> **TASK GOAL**
Write each line out exactly, leaving none out.

> **DATASET EXTRACT**
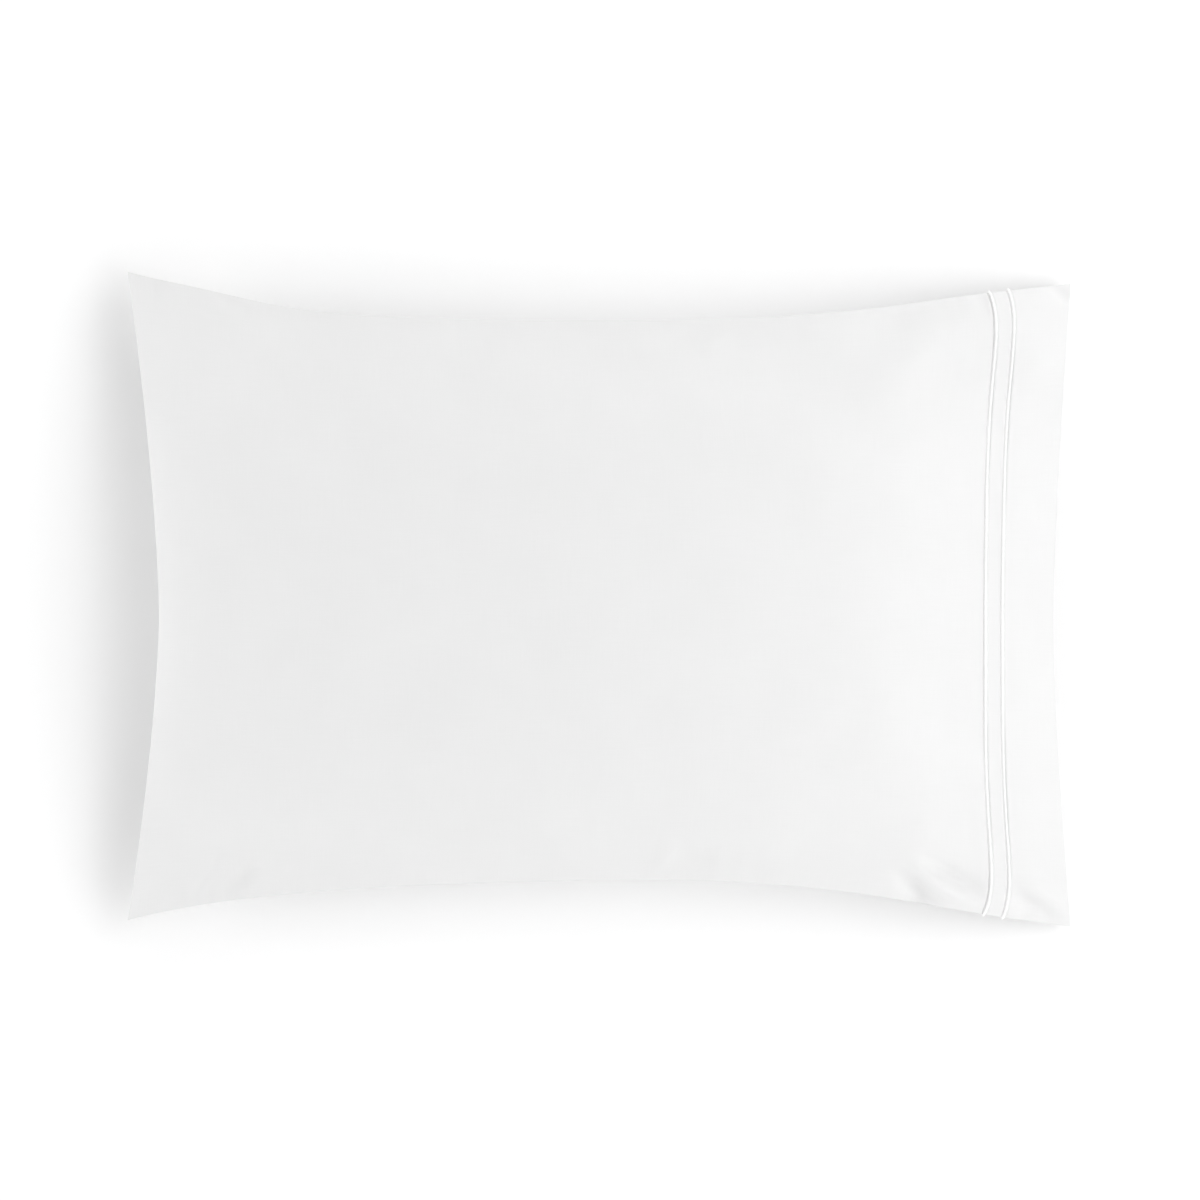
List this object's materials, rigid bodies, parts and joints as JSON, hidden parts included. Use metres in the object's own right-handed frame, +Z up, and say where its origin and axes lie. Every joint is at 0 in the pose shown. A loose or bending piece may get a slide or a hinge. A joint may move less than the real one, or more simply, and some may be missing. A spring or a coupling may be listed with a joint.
{
  "type": "pillowcase",
  "caption": "Filled white cotton pillowcase lying flat, with drawn-in sides, pointed corners and an open end with a deep hem and raised satin-stitched rows.",
  "frame": {"origin": "on the floor, below the middle of the case's outline", "axes": "+X along the case towards the open hemmed end, +Y across it towards the side seam at the top of the picture, +Z up out of the flat patch that the case rests on"},
  "size_m": [0.7328, 0.5088, 0.1737],
  "materials": {
    "white_cotton": "smooth matte cotton",
    "satin_thread": "satin-stitched cotton thread"
  },
  "bodies": {
    "root": {"case": "white_cotton", "stitch_row_inner": "satin_thread", "stitch_row_outer": "satin_thread"}
  },
  "joints": []
}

> **SOLUTION TO THIS EXERCISE**
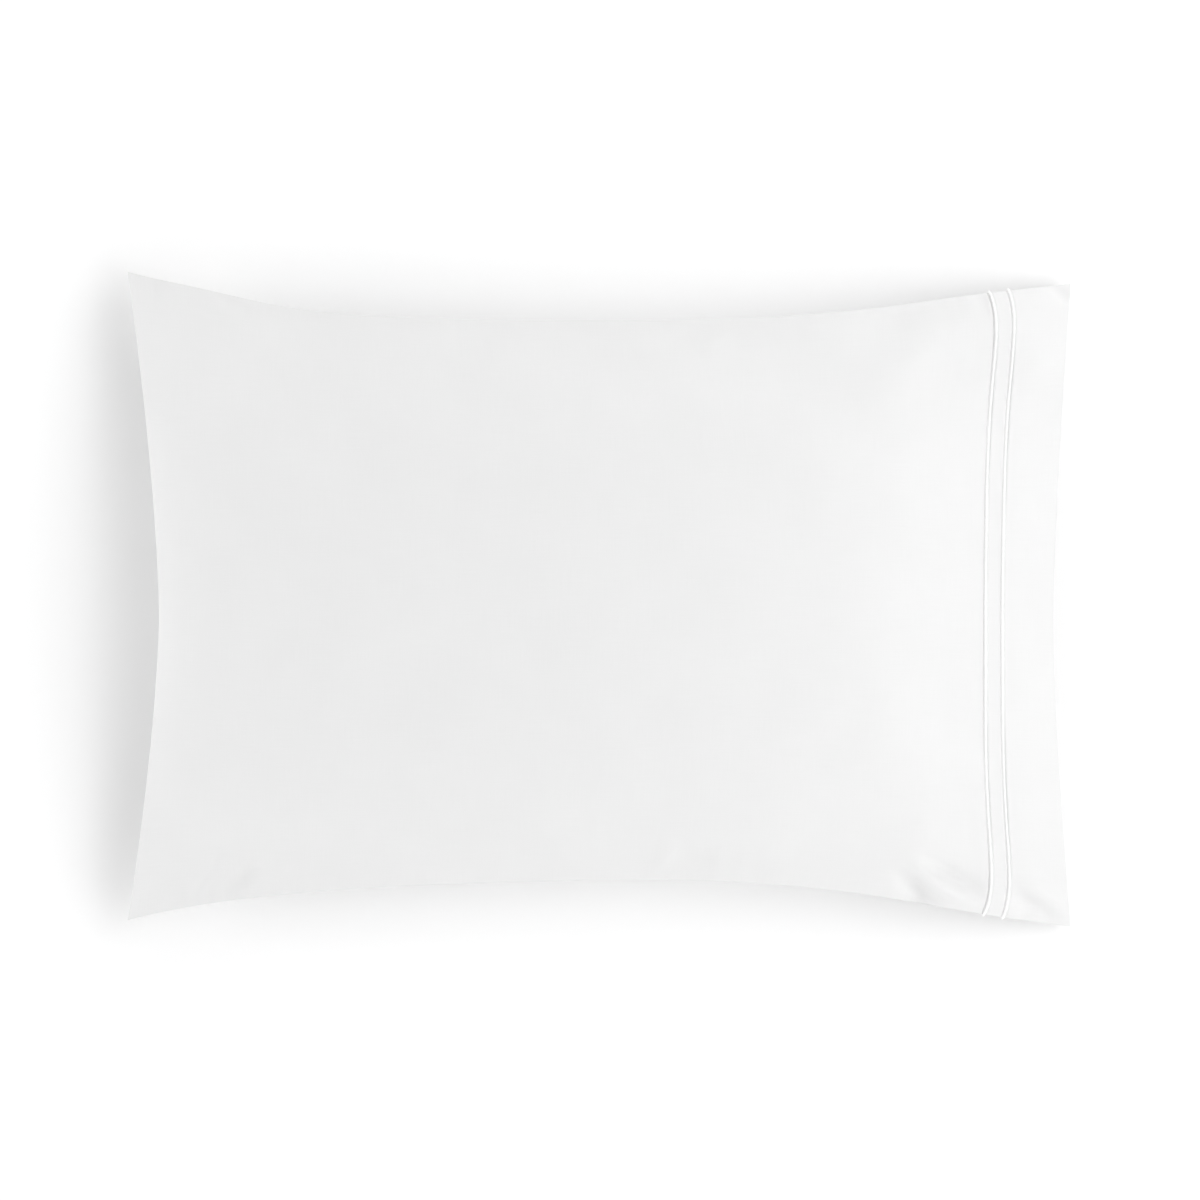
List this object's materials, rigid bodies, parts and joints as JSON, hidden parts included. Use metres in the object's own right-handed frame, +Z up, and say where its origin and axes lie. Every joint is at 0 in the pose shown. A loose or bending piece may get a slide or a hinge. A joint may move less than the real one, or more simply, and some may be missing. A spring or a coupling may be listed with a joint.
{
  "type": "pillowcase",
  "caption": "Filled white cotton pillowcase lying flat, with drawn-in sides, pointed corners and an open end with a deep hem and raised satin-stitched rows.",
  "frame": {"origin": "on the floor, below the middle of the case's outline", "axes": "+X along the case towards the open hemmed end, +Y across it towards the side seam at the top of the picture, +Z up out of the flat patch that the case rests on"},
  "size_m": [0.7328, 0.5088, 0.1737],
  "materials": {
    "white_cotton": "smooth matte cotton",
    "satin_thread": "satin-stitched cotton thread"
  },
  "bodies": {
    "root": {"case": "white_cotton", "stitch_row_inner": "satin_thread", "stitch_row_outer": "satin_thread"}
  },
  "joints": []
}